If you are staying at a hotel it is a good idea to ask permission, some beaches and inshore areas are only open to hotel guests. Inshore fishing focuses on catching jacks, groupers, small snappers, barracudas, and needlefish. Permit are known to roam in between the reef and the beach. According to local fishing captains, a good place to fish from shore is Cap Cana channel, Cabo Engaño, and Bravero Beach, but be mindful when wading, boots are recommended.
Lagoons are also popular inshore fishing spots, where you’ll find tilapia, snook, and tarpon. Laguna Limon, Laguna de Nissibon, and Laguna Cabeza de Toro are all recommended and accessible from Punta Cana. Reef fishing by kayak is another inshore option, and a great way to catch smaller grouper, snappers, wrasse, and other reef species.

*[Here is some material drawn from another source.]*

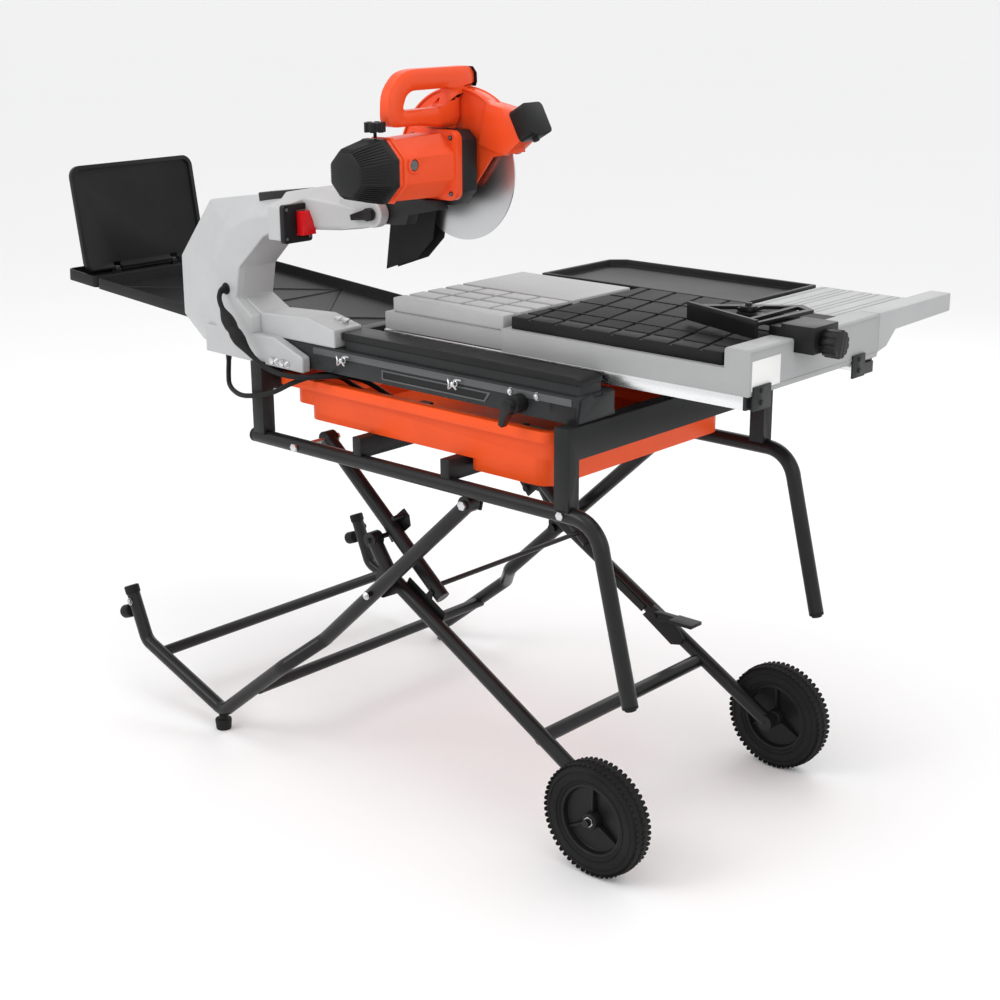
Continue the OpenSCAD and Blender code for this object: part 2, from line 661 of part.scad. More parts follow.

Punta Cana is a luxury resort area with over 50 international hotel chains, private cabanas, and condos for rent— some which have a sportfishing boat docked right in the backyard! Punta Cana airport is one of the busiest in the Caribbean region. The climate is tropical, and the rainy season is in the fall (October – November).
Punta Cana is known for its unique beauty and the best deep sea fishing spots for Marlins (Bill Fish). Within 10 minutes from departure time you can start fishing in Punta Cana. In no time, you will be ready to catch Mahi Mahi, Wahoo, Blue and White Marlins, Yellowfin Tuna, Albacora, Barracuda, and Carite.

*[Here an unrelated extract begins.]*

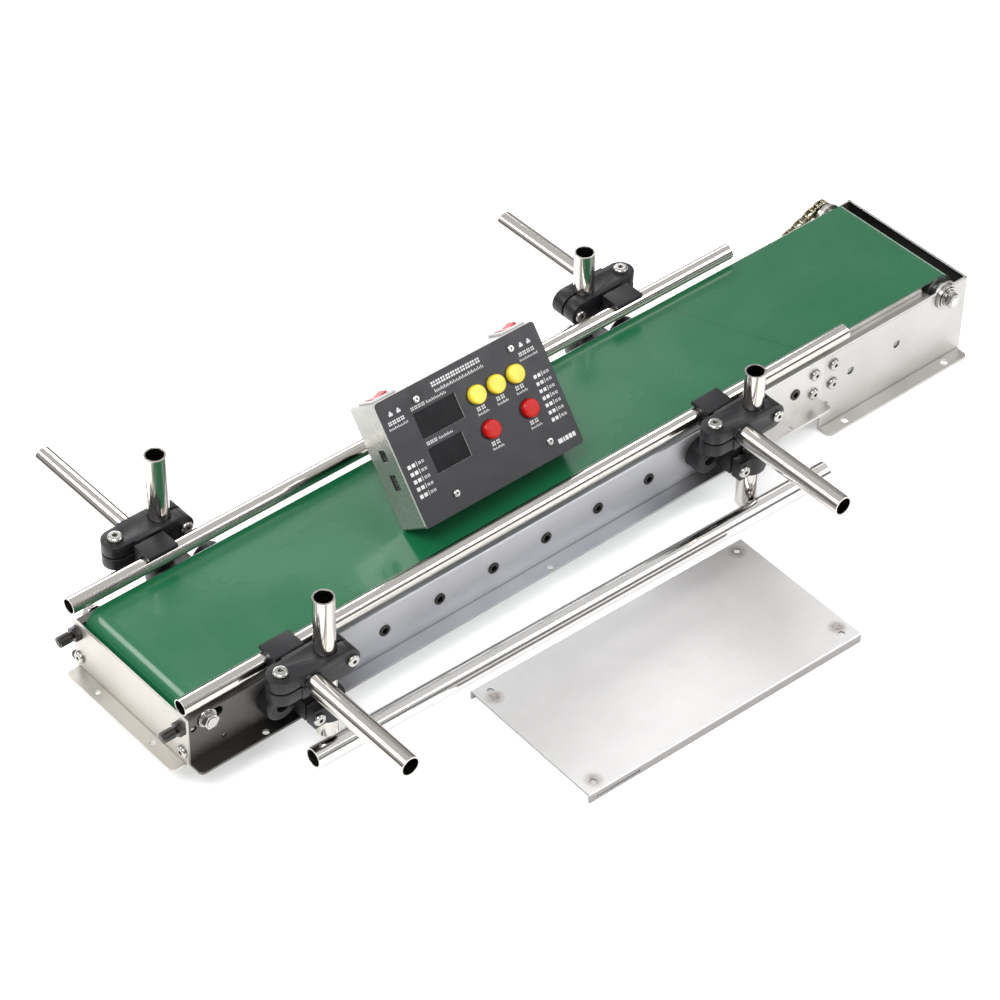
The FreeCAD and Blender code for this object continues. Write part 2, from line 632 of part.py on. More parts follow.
def bracket_bolts():
    """The bolt of each base bracket and the pinch screw of its ring."""
    screws = []
    for side, hole, way, cross, top in STATIONS:
        out = V(0, side, 0)
        screws.append(button_screw(V(hole_x(hole), side * (HALF + 7), HOLE_Z), out, 7 + SHEET + 3))
        screws.append(button_screw(V(post_x(hole, way) - way * PINCH, side * (POST_Y + 10), BRACKET_Z), out, 17))
    return group(screws)


def posts():
    tubes = []
    for side, hole, way, cross, top in STATIONS:
        start = V(post_x(hole, way), side * POST_Y, top - POST_LEN)
        tubes.append(ring(TUBE_R, TUBE_BORE_R, start, Z_AXIS, POST_LEN))
    return group(tubes)


def cross_clamp(hole, bracket_way, way):
    """Moulded cross clamp on the near side: holds the post and the cross rod beside it."""
    post = post_x(hole, bracket_way)
    cross = cross_x(hole, bracket_way, way)
    lobe = cross - way * LOBE_OFFSET
    z0, z1 = RAIL_Z - CLAMP_H / 2, RAIL_Z + CLAMP_H / 2
    end = post + way * (SIDE_SCREW + 7)
    x0, x1 = sorted((cross - way * 9, end))
    block = box((x0, x1), (-POST_Y - CLAMP_D / 2, -POST_Y + CLAMP_D / 2), (z0, z1))
    nose = CLAMP_H / 2 - 0.1
    block = rounded(block, nose, lambda middle, d: abs(d.y) > 0.999 and abs(middle.x - end) < 0.01)
    boss = rod(CLAMP_LOBE_R, V(lobe, -POST_Y, z0), Z_AXIS, CLAMP_H)
    x0, x1 = sorted((lobe, cross))
    neck = box((x0, x1), (-POST_Y - CLAMP_LOBE_R, -POST_Y + CLAMP_LOBE_R), (z0, z1))
    shape = joined([block, boss, neck])
    x0, x1 = sorted((lobe - way * 12, cross))
    flat_slit = box((x0, x1), (-POST_Y - 14, -POST_Y + 14), (RAIL_Z - CLAMP_SLIT / 2, RAIL_Z + CLAMP_SLIT / 2))
    x0, x1 = sorted((post, end + way))
    side_slit = box((x0, x1), (-POST_Y - CLAMP_SLIT / 2, -POST_Y + CLAMP_SLIT / 2), (z0 - 1, z1 + 1))
    cuts = [rod(TUBE_R + TUBE_FIT, V(post, -POST_Y, z0 - 1), Z_AXIS, CLAMP_H + 2),
            hole_y(cross, RAIL_Z, TUBE_R + TUBE_FIT, -POST_Y - 14, 28), flat_slit, side_slit,
            rod(LOBE_SCREW_R + HOLE_GAP, V(lobe, -POST_Y, z0 - 1), Z_AXIS, CLAMP_H + 2),
            hole_y(post + way * SIDE_SCREW, RAIL_Z, SCREW_R + HOLE_GAP, -POST_Y - 14, 28)]
    return shape.cut(cuts)


def clamp_screws(side):
    """An upright and a level socket screw for each cross clamp; the level ones all face the near side."""
    screws = []
    for where, hole, way, cross, top in stations(side):
        lobe = cross_x(hole, way, cross) - cross * LOBE_OFFSET
        seat = V(lobe, side * POST_Y, RAIL_Z + CLAMP_H / 2)
        screws.append(button_screw(seat, Z_AXIS, CLAMP_H - 1, LOBE_SCREW_R))
        at = V(post_x(hole, way) + cross * SIDE_SCREW, side * POST_Y - CLAMP_D / 2, RAIL_Z)
        screws.append(button_screw(at, -Y_AXIS, CLAMP_D - 1))
    return group(screws)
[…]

Punta Cana fishing and its fish species. Generally speaking, from January to May, we have white marlin, sailfish, mahi mahi and wahoo. And from July to December there's blue marlins, mahi mahi (dorado), yellowfin tuna, and wahoo.
Although there's mahi mahi all year round, the best time to catch mahi mahi in Punta Cana is from November to March.
Blue Marlin: July – September, but you can catch them until December
White Marlin: March, april, may & june are great months
Wahoo: September – December
Sailfish: February – May
Yellowfin Tuna: July to December
The following fish can be found year-round, from the shore or on board a Punta Cana fishing charter:
Snapper, grouper, cobia, jack, mackerel, kingfish, swordfish, tarpons, permit, bonefish, and shark.
There are 62 miles of shoreline and tons of things to do instead of fishing in Punta Cana. Humpback whales migrate to the warm tropical waters off of the North Shore from January to March, so check out the whale watching tours from Punta Cana to see these giants up close.
Watersports are very popular activities in Punta Cana. You’ll find everything from speedboat rides, sailing, discovery cruises, dolphin tours, dive tours, and snorkeling. You can also explore the reef and shallows by renting a kayak or stand up paddleboard (SUP).
Windsurfing and Kiteboarding in Punta Cana are very popular activities thanks to the steady trade winds year-round. Cabarete is a world-famous windsurfing and kiteboarding destination, so if you’ve never tried windsurfing or kiteboarding before, it’s a great place to try it out!
Golf enthusiasts will want to explore some of the Domincan Republic’s world-class golf courses. The D.R. has 26 golf courses, 11 of which are in Punta Cana!
The most popular sport in the Dominican Republic is baseball, and it is home to 10% of Major League baseball players, including David Ortiz, Luis Pujols, and Jose Reyes. If you happen to be in D.R. during the months of October – January, you can get your offseason baseball fix by scoring tickets to one of the 50 games during the Dominican Republic Winter League season.
Fishing in the Dominican Republic is lightly regulated. Although technically fishing licenses are required, fishing regulations are rarely enforced, therefore it is difficult to find places that sell fishing licenses to even buy one. The one rule that is enforced is the catch and release of billfish species.
Fishing charters in Punta Cana and in the Dominican Republic normally include the local fishing license in their service and you don't have to worry about permits.